Deisy Ventura, professora livre-docente do Instituto de Relações Internacionais da USP, iniciou as falas da mesa de debate – mediada pela professora Terra Budini (PUC-SP) – apontando que a condução da PEB iniciada em 2003 questiona o “republicanismo aristocrático” característico do Itamaraty. De um “bom aluno” dos países desenvolvidos, o Brasil ruma para um enfrentamento da ordem mundial cooperando com países africanos e se posicionando firmemente contra os resultados do sistema internacional atual – 35% da população mundial não têm acesso a saneamento básico, 1% detém 48% da riqueza mundial, milhões morrem anualmente de malária e tuberculose, a recente epidemia de ebola demonstrou faces perversas da sociedade e milhões de pessoas no mundo são portadoras de AIDS – o que inevitavelmente leva a tensões elitistas internas.
Para a pesquisadora, três elementos serão essenciais a se considerar quanto aos novos caminhos da política externa brasileira: a integração regional, que hoje vai muito além da economia e que, em sua visão, deve continuar contribuindo para a descolonização do conhecimento e da prática; a defesa dos Direitos Humanos, ponto de destaque mundial para o país; e as políticas de refúgio vigentes, questão que se faz cada vez mais urgente.
Gilberto Maringoni, professor adjunto de Relações Internacionais na UFABC, discorreu sobre a relação intrínseca entre as políticas interna e externa e apontou para o fato de que um dos pontos de maior antagonismo entre as propostas de governos neste segundo turno é exatamente a linha de política externa brasileira. Citou a abertura de mais de 40 embaixadas e a aprovação do Marco Civil da Internet como pontos que apontam, respectivamente, para o giro que se deu em nossa postura externa – voltamos, na opinião de Maringoni, à política ativa e altiva característica do país – e para os impactos recíprocos das políticas doméstica e internacional.
Ainda sobre as marcantes transformações na PEB, o professor destacou as relações que estamos estabelecendo com os países da América Latina, o encaminhamento político positivo dado ao MERCOSUL, a postura do governo brasileiro quando Manuel Zelaya se refugiou na embaixada brasileira em Honduras e quanto ao programa nuclear do Irã.
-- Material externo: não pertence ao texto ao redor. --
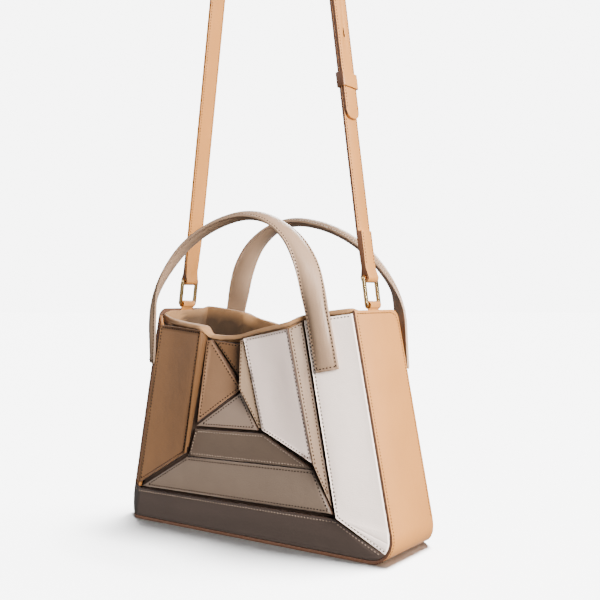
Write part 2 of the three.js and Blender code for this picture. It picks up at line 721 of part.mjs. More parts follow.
// The long strap starts round the left ring, passes over the arch and ends in a rounded tip on
// the outer face of the short strap.
function strapLong() {
  const mirrored = (p) => new THREE.Vector2(-p.x, p.y);
  const hole = mirrored(runLine(0, 0));
  const end = strapEnd().map(mirrored);
  const leftInner = archLine(archRadius - strapThickness / 2, -1);
  const leftOuter = archLine(archRadius + strapThickness / 2, -1);
  const rightInner = archLine(archRadius - strapThickness / 2, 1).reverse();
  const rightOuter = archLine(archRadius + strapThickness / 2, 1).reverse();
  const outline = [
    ...end,
    mirrored(runLine(patchLength + patchStep, -strapThickness)),
    ...leftInner,
    ...rightInner.slice(1),
    runLine(layerJoin, clearance),
    runLine(overlapTail, clearance),
    runLine(overlapTail, clearance + strapThickness),
    runLine(layerJoin, clearance + strapThickness),
    ...rightOuter.reverse(),
    ...leftOuter.reverse().slice(1),
    mirrored(runLine(patchLength + patchStep, 0)),
    mirrored(runLine(patchLength, 0)),
  ];
  const strap = acrossY(outline, strapWidth, [{ x: hole.x, y: hole.y, radius: loopHole }]);
  const drill = strapDrill(studLevel, studRadius + clearance);
  return sheared(cut(narrowed(strap), drill, keyhole(), ...tipCutters()));
}

// The adjusting slot: a round end and a narrow slit above it.
function keyhole() {
  const shape = new THREE.Shape();
  const radius = slotWidth / 2;
  const slit = radius * slitShare;
  shape.absarc(0, 0, radius, Math.PI * 0.85, Math.PI * 0.15 + Math.PI * 2, false);
  shape.lineTo(slit, slotLength - radius);
  shape.lineTo(-slit, slotLength - radius);
  const cutter = new THREE.ExtrudeGeometry(shape, { depth: drillReach, bevelEnabled: false, curveSegments: 6 });
  cutter.translate(0, 0, -drillReach / 2);
  cutter.applyMatrix4(ontoRunFace);
  const place = runLine(slotLevel, 0);
  return cutter.translate(place.x, 0, place.y);
}

// What rounds the two corners of the long strap's tip.
function tipCutters() {
  const reach = tipRadius * 2;
  return [1, -1].map((sign) => {
    const edge = strapWidth / 2;
    const shape = new THREE.Shape();
    shape.moveTo(edge + cutOver, -cutOver);
    shape.lineTo(edge + cutOver, tipRadius);
    shape.lineTo(edge, tipRadius);
    shape.absarc(edge - tipRadius, tipRadius, tipRadius, 0, -Math.PI / 2, true);
    shape.lineTo(edge - tipRadius, -cutOver);
    const cutter = new THREE.ExtrudeGeometry(shape, { depth: reach, bevelEnabled: false, curveSegments: 6 });
    cutter.translate(0, 0, -reach / 2);
    cutter.applyMatrix4(ontoRunFace);
    if (sign < 0) {
      cutter.applyMatrix4(new THREE.Matrix4().makeScale(1, -1, 1));
      flipTriangles(cutter);
    }
    const place = runLine(overlapTail, strapThickness / 2);
    return cutter.translate(place.x, 0, place.y);
  });
}

// Swaps two corners of every triangle, after a mirror has turned the faces inwards.
function flipTriangles(geometry) {
  const { array } = geometry.attributes.position;
  for (let i = 0; i < array.length; i += 9) {
    for (let k = 0; k < 3; k += 1) {
      [array[i + 3 + k], array[i + 6 + k]] = [array[i + 6 + k], array[i + 3 + k]];
    }
  }
}

// The keeper: a narrow loop round both layers.
function strapKeeper() {
  const inner = strapThickness * 2 + clearance * 2.5;
  const width = strapWidth + clearance * 2;
  const shape = roundedRectangle(inner + keeperWall * 2, width + keeperWall * 2, keeperRadius);
  shape.holes.push(roundedRectangle(inner, width, keeperRadius / 3));
  const keeper = new THREE.ExtrudeGeometry(shape, { depth: keeperHeight, bevelEnabled: false, curveSegments: 3 });
  keeper.applyMatrix4(new THREE.Matrix4().makeBasis(runOut, sideways, runUp));
  const place = runLine(keeperLevel, clearance / 2);
  keeper.translate(place.x, 0, place.y);
  return sheared(keeper);
}

function roundedRectangle(width, height, radius) {
  const shape = new THREE.Shape();
  const [x, y] = [width / 2, height / 2];
  shape.moveTo(x, -y + radius);
  shape.lineTo(x, y - radius);
  shape.absarc(x - radius, y - radius, radius, 0, Math.PI / 2, false);
  shape.lineTo(-x + radius, y);
  shape.absarc(-x + radius, y - radius, radius, Math.PI / 2, Math.PI, false);
  shape.lineTo(-x, -y + radius);
  shape.absarc(-x + radius, -y + radius, radius, Math.PI, Math.PI * 1.5, false);
  shape.lineTo(x - radius, -y);
  shape.absarc(x - radius, -y + radius, radius, Math.PI * 1.5, Math.PI * 2, false);
  return shape;
}

// The stud that joins the two straps: a post through both with a head on each side.
function strapStud() {
  const half = strapThickness + clearance;
  const profile = [
    [0, -half - studHeadHeight],
    [studHeadRadius * studFlat, -half - studHeadHeight],
    [studHeadRadius, -half - studHeadHeight * studRim],
    [studHeadRadius, -half],
    [studRadius, -half],
    [studRadius, half + clearance],
    [studHeadRadius, half + clearance],
    [studHeadRadius, half + clearance + studHeadHeight * studRim],
    [studHeadRadius * studFlat, half + clearance + studHeadHeight],
    [0, half + clearance + studHeadHeight],
  ];
  const stud = new THREE.LatheGeometry(profile.map(([x, y]) => new THREE.Vector2(x, y)), 12);
  stud.applyMatrix4(outOfRun);
  const place = runLine(studLevel, 0);
  stud.translate(place.x, 0, place.y);
  return sheared(stud);
}

// A flat rectangular ring that stands on its tab and leans with the strap.
function ring() {
  const shape = roundedRectangle(ringWidth, ringHeight, ringCornerRadius);
  shape.holes.push(roundedRectangle(ringWidth - ringBar * 2, ringHeight - ringBar * 2, ringCornerRadius / 3));
  const geometry = new THREE.ExtrudeGeometry(shape, { depth: ringDepth, bevelEnabled: false, curveSegments: 3 });
  geometry.translate(0, barSpan / 2, -ringDepth / 2);
  geometry.applyMatrix4(ontoRunFace);
  return geometry.translate(ringPivot.x, mountY, ringPivot.y);
}

// The leather tab that holds a ring: a loop round its lower bar, and a tail that is sewn between
// the gusset and the lining and slants as they do.
function ringTab() {
  const outer = loopHole + tabWall;
  const tail = (z, depth) => new THREE.Vector2(halfWidth(z) - (gussetWall + tabGap + depth) * slantFactor, z);
  const bottom = ringPivot.y - tabLength;
  const points = [tail(bodyHeight, 0), tail(bottom, 0), tail(bottom, tabWall), tail(bodyHeight, tabWall),
    ...loopPoints(tabLoop, outer, (x, y) => new THREE.Vector2(ringPivot.x + x, ringPivot.y + y))];
  const hole = { x: ringPivot.x, y: ringPivot.y, radius: loopHole };
  return acrossY(points, tabWidth, [hole]).translate(0, mountY, 0);
}

function piece(name, geometry, material, turned = false) {
  const mesh = new THREE.Mesh(geometry, material);
  mesh.name = name;
  mesh.rotation.z = turned ? Math.PI : 0;
  return mesh;
}

const bag = new THREE.Group();
bag.position.z = -(hangHeight - strapThickness / 2);
for (const [name, geometry, material] of panels) {
  bag.add(piece(`front_${name}`, geometry, material), piece(`back_${name}`, geometry, material, true));
}
bag.add(piece('gusset_band', gussetBand(), materials.tan));
bag.add(piece('lining', lining(), materials.suede));
const handleGeometry = handle();
bag.add(piece('handle_front', handleGeometry, materials.handle));
bag.add(piece('handle_back', handleGeometry, materials.handle, true));
const ringGeometry = ring();
bag.add(piece('ring_right', ringGeometry, materials.gold));
bag.add(piece('ring_left', ringGeometry, materials.gold, true));
const tabGeometry = ringTab();
bag.add(piece('ring_tab_right', tabGeometry, materials.tan));
bag.add(piece('ring_tab_left', tabGeometry, materials.tan, true));
bag.add(piece('strap_long', strapLong(), materials.tan));
bag.add(piece('strap_short', strapShort(), materials.tan));
bag.add(piece('strap_keeper', strapKeeper(), materials.tan));
bag.add(piece('strap_stud', strapStud(), materials.gold));

const group = new THREE.Group();
group.add(bag);

export default group;
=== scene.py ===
# %% [markdown]
# A small tote bag of leather panels that sit at different depths, like shallow steps, with two
# padded handles and a long strap. Here its fixed CAD frame is dressed in leather, suede and metal.
# Everything is in metres, and the origin is where the bag hangs, under the top of its strap.

# %% The frame
import json
import math

import bmesh
import bpy
from mathutils import Matrix, Vector
from mathutils.bvhtree import BVHTree

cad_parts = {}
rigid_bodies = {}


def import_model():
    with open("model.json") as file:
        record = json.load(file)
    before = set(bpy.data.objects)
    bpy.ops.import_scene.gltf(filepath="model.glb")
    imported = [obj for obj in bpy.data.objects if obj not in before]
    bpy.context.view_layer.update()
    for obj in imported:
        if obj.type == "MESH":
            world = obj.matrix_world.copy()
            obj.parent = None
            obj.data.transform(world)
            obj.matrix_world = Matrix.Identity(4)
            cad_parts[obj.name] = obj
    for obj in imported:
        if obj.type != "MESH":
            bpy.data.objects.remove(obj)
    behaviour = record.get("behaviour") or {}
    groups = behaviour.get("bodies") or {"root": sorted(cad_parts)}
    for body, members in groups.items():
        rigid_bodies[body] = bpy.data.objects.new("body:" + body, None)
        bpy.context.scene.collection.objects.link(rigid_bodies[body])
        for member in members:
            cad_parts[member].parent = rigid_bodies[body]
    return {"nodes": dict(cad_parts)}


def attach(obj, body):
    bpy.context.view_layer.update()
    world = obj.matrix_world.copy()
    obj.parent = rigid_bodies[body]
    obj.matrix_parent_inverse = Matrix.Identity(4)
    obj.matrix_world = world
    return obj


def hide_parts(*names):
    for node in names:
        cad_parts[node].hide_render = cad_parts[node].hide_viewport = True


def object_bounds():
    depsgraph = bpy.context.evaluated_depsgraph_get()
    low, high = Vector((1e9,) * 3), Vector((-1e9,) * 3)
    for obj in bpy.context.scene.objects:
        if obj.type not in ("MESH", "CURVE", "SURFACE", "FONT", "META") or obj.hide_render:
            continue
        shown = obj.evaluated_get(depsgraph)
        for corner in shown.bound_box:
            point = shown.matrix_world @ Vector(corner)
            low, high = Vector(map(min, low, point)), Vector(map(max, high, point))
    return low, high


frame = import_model()
cad_box = [list(corner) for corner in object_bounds()]
MM = 0.001
base_level = cad_box[0][2]

# The body's own sizes in millimetres: each side leans in by side_shift from the base to the rim.
body_height = 193
half_base = 147.5
side_shift = 37.5
base_corner = 20
rim_level = base_level + body_height * MM
print("the bag stands at", round(base_level, 4))

# %% [markdown]
# The camera comes first, because every later choice is judged through it. It was fitted to the
# corners of the body: a little to the right of the bag's front and almost level with its rim.

# %% The camera
camera_right, camera_front, camera_height = 0.46835, 0.62508, 0.20281
camera_tilt, camera_azimuth = 90 - 0.15, 35.05
bpy.ops.object.select_all(action="DESELECT")
bpy.ops.object.camera_add(
    location=(camera_right, -camera_front, base_level + camera_height),
    rotation=(math.radians(camera_tilt), 0, math.radians(camera_azimuth)),
)
camera = bpy.context.object
camera.name = "photo_camera"
camera.data.sensor_width = 36
camera.data.lens = 53.34
bpy.context.scene.camera = camera

# %% [markdown]
# The studio is one very wide sheet of pale paper inside an equally pale dome, so that no horizon
# shows. Neither is part of the bag. A disc with a few rings of faces is enough for the paper,
# because it stays flat. The dome is a ball cut off at the floor, and it glows evenly.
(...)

Sebastião Velasco e Cruz, professor titular de Ciência Política da Unicamp, desenvolveu uma reflexão sobre a obviedade do caráter das eleições de 2014: no pleito mais polarizado desde 1989, o que está em jogo é uma inflexão na vida nacional: pela primeira vez temos a oportunidade de continuar um projeto social por quatro mandatos seguidos.
Marco Aurélio Garcia fechou a mesa salientando que política externa está, sobretudo, ligada a um projeto de desenvolvimento social político e econômico interno, aspecto em que o enfrentamento da desigualdade proporcionou maior projeção brasileira. Garcia expressou ainda preocupação com o fato de que apesar das mudanças internas promovidas pelo governo, a maior parte da população atribui as melhorias de vida a esforços próprios. Outro ponto de atenção em sua fala foi para o fato de como as campanhas eleitorais não dispõem do mesmo tempo: basta consultar as manchetes para se perceber como o discurso da grande mídia pode fazer parte da campanha e levar a um caminho completamente distinto do atual no sistema internacional.
Ao fim, uma mesa de posições tão parecidas quanto ao caminho em que seguimos pelos últimos 12 anos não produziu um grande debate de posições, mas foi capaz de levantar as diversas expressões e implicações da Política Externa Brasileira. Hoje somos um país que, pelas mudanças promovidas internamente e que se refletem em nosso lugar no cenário internacional, tem mais peso e é ouvido com maior atenção. Os resultados do próximo domingo podem contribuir para que sejamos cada vez mais fortes internacionalmente ou para que voltemos à posição de um país subordinado cuja preocupação central seja a comercial.